The deepest reason to care about public education is not national competitiveness. It is not test scores. It is not college admissions. It is not workforce development.

We care because children are people, and because democracy depends on the formation of free people.

A child deserves to read literature that expands their imagination. A child deserves to learn history honestly. A child deserves to ask hard questions. A child deserves teachers who have time and support. A child deserves a safe building, a library, a counselor, art, music, science, recess, friendship, and joy. A child deserves to know that the world is not fixed, and that they have a role in shaping it.

Public education is one of the last places where Americans still argue, however imperfectly, about the common good. That is why it is always under attack.
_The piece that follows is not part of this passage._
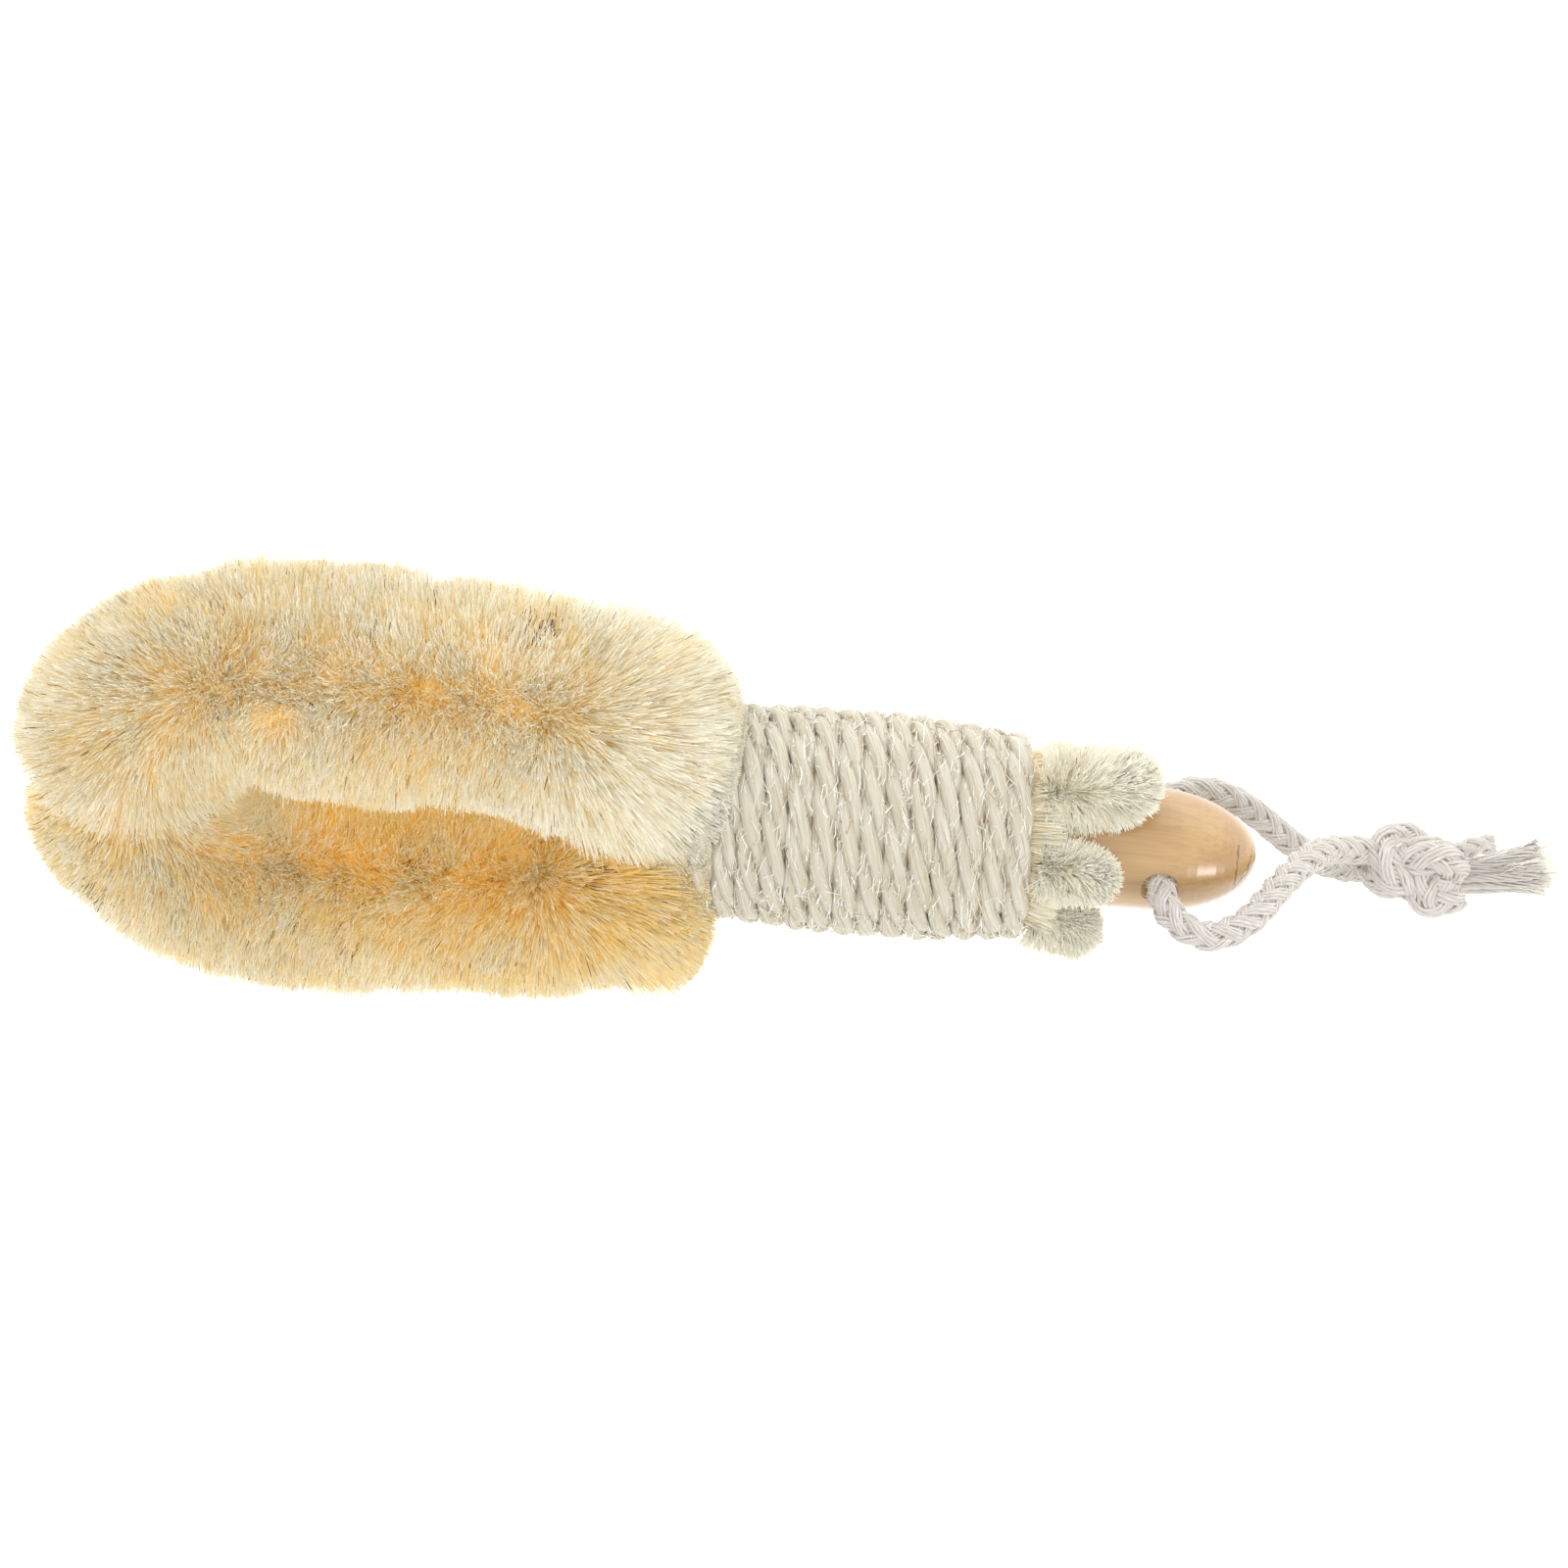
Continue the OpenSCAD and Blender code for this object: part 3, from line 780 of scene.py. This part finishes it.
def make_rope(material, loose):
    path = rope_centreline(0.9)
    t, u, v = transport(path)
    s = arc_length(path)
    for k in range(3):
        centre = path + swing(-2 * pi * s / ROPE_LAY + 2 * pi * k / 3, u, v) * STRAND_AT
        centre[:, 0] = path[:, 0] + (centre[:, 0] - path[:, 0]) * STRAND_SPREAD
        strand = tube_arrays(centre, STRAND_R, 18, roughen=strand_ridges(40 + k))
        piece = tubes("binding_rope_strand_%d" % (k + 1), [strand], material, *ROPE)
        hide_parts("binding_rope")
    rope_hairs(path, t, u, v, loose)


def rope_hairs(path, t, u, v, material):
    """Loose fibres that lie along the outer side of the winding."""
    rng = seeded(31)
    i = rng.integers(30, len(path) - 30, ROPE_HAIRS)
    out = swing(rng.uniform(0, 2 * pi, ROPE_HAIRS), u[i], v[i])
    away = unit(radial(path[i]))
    keep = (out * away).sum(axis=1) > 0.1
    i, out, away = i[keep], out[keep], away[keep]
    n = len(i)
    ahead = t[i] * rng.choice([-1, 1], n)[:, None]
    length = rng.gamma(2.2, 1.5, n)[:, None] + 1.0
    stand = rng.uniform(0.02, 0.4, n)[:, None] ** 1.3
    root = path[i] + out * 2.7
    middle = root + unit(ahead + rng.normal(0, 0.25, (n, 3)) + away * stand) * length * 0.5
    tip = middle + unit(ahead + rng.normal(0, 0.45, (n, 3)) + away * stand) * length * 0.5
    for p in (middle, tip):
        push_out(p, grip_r(p[:, 0]) - 0.3)
        keep_above(p, TABLE_GAP)
    tone = np.where(rng.random(n) < 0.16, rng.uniform(0, 0.25, n), rng.uniform(0.4, 1, n))
    fibres("binding_rope_fuzz", [root, middle, tip], rng.uniform(0.08, 0.15, n), tone, material, *ROPE)


# ---- Fibres under the binding ----

SECTORS = {"upper": (28, 172), "lower": (172, 388)}  # degrees round the dowel, from the right side


def gripped(name, node, start, stop, material):
    """A sleeve sector of packed fibres between the dowel and the rope, ridged lengthwise."""
    across, along = 120, 26
    a = radians(start) + radians(stop - start) * (np.arange(across) + 0.5) / across
    x = np.linspace(rope_low[0] - 1.0, rope_high[0] - 3.0, along)[:, None]
    ridges = value_noise(columns(x * 0.04, 14 * np.cos(a), 14 * np.sin(a)), 1.0, 9).reshape(along, across)
    outer = grip_r(x) - 2 * ROPE_R - 0.6 + 0.7 * (ridges - 0.5)
    r = np.hstack([outer, np.full_like(outer, DOWEL_R + 0.15)])
    a = np.concatenate([a, a[::-1]])
    points = columns(x, r * np.cos(a), AXIS_Z + r * np.sin(a))
    n = 2 * across
    half = np.arange(across - 1)
    first = np.stack([half, n - 1 - half, n - 2 - half, half + 1], axis=-1)
    last = (along - 1) * n + first[:, ::-1]
    loops = np.concatenate([tube_faces(along, n), first.ravel(), last.ravel()])
    piece = mesh(name, points, loops, np.full(len(loops) // 4, 4), material, *BRISTLES)
    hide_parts(node)


def fringe(name, node, start, stop, seed, material):
    """Ends of the packed fibres that stand out past the binding's last turn, round the dowel."""
    rng = seeded(seed)
    n = 2500
    a = np.radians(rng.uniform(start, stop, n))
    out = columns(0, np.cos(a), np.sin(a))
    r = rng.uniform(DOWEL_R + 0.5, grip_r(rope_high[0]) - ROPE_R, n)
    root = columns(rope_high[0] - rng.uniform(2.5, 4.0, n), 0, AXIS_Z) + out * r[:, None]
    reach = rng.uniform(3.5, 9.0, n)
    tip = root + columns(reach, 0, 0) + out * (reach * rng.uniform(0.0, 0.45, n))[:, None]
    tip += rng.normal(0, 0.5, (n, 3)) * [0, 1, 1]
    push_out(tip, DOWEL_R + 0.5)
    tone = np.clip(0.72 + rng.normal(0, 0.16, n), 0.12, 1)
    piece = fibres(name, [root, tip], rng.uniform(0.1, 0.15, n), tone, material, *BRISTLES, start=0.75)
    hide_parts(node)


# ---- Bristles of the head ----

FAN_X = -10.0  # where the bristles begin to sweep over the binding
END_X = {1: 27.0, -1: 23.0}  # how far the tips reach over it, right and left
BEND_HALF = (BEND_R + BRISTLE_R) * pi / 2
END_BLUNT = {1: 0.667, -1: 0.4}  # power of the rounding at that end: the smaller the squarer
# Gaps between bundles and uneven trim, along the loop from the middle of the bend, the right leg
# negative: where, how deep, how wide. Negative depths are bulges.
NOTCHES = ((-145, 2.8, 3.5), (-119.6, 1.2, 3), (-86.3, 2.2, 3), (-182.5, 1.2, 3.5), (-90, 4.4, 18),
           (-60, 1.8, 18), (-160, 2.2, 16), (-198, -1.8, 14), (-14, -1, 12), (2.5, 4.5, 3.5),
           (52, 1.6, 5), (118, 1.2, 4), (160, 1, 4), (165, -3, 75), (158, 4.2, 22),
           (218, -2.6, 10))
FOLD_AT = 2.5  # where the near half of the bend hangs over the far half
FOLD_DROP, FOLD_HANG, FOLD_LEN = 7.0, 9.0, 9.0
FOLD_TWIST = 0.84  # the fold leans as it rises, to this share of the height
FOLD_PAINTED_SHADE, FOLD_PAINTED_LIGHT = -0.42, 0.1  # painted shade on the far side of the fold and painted light on its near side, as tone
ROOT_SHARE = 0.36  # how far out the roots lie, as a share of the bristles' radius
ROOT_LIFT = 2.0  # of the upper hairpin's roots above the axis, and the other way below
SWEEP_BACK, SWEEP_SHARE = 14.0, 0.42  # how far back the swept bristles' roots start, how closed up they are
PIECE_FIBRES = 22000  # at most, in one piece
LEG_GIRTH, BEND_AREA = 100.0, 9800.0  # trimmed outline: a leg's half girth, the area of the bend's upper half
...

If public schools can be weakened, privatized, and divided, then one of the most important democratic institutions in the country can be converted into another market.

But if public schools can be defended and transformed, they can become something else: centers of learning, care, democracy, and community life.

The task is not to return to a mythical past. The old public school system was never equal enough, never democratic enough, never free enough. The task is to build what public education has always promised but never fully delivered: amazing public schools for every child.

That means no more separate and unequal systems. No more austerity disguised as reform. No more treating teachers as enemies. No more using parents as political weapons. No more school choice as a substitute for justice. No more childhood organized around scarcity.

A better education system is possible, but it will not be built by technocrats or billionaires. It will be built by teachers, parents, students, workers, organizers, and communities who understand that public education belongs to all of us.

The fight for public schools is a fight over the kind of society we want to become.

If we want a democratic future, we have to educate children for democracy.

And if we want a socialist future, we have to begin by defending the public institutions where solidarity can be learned, practiced, and made real.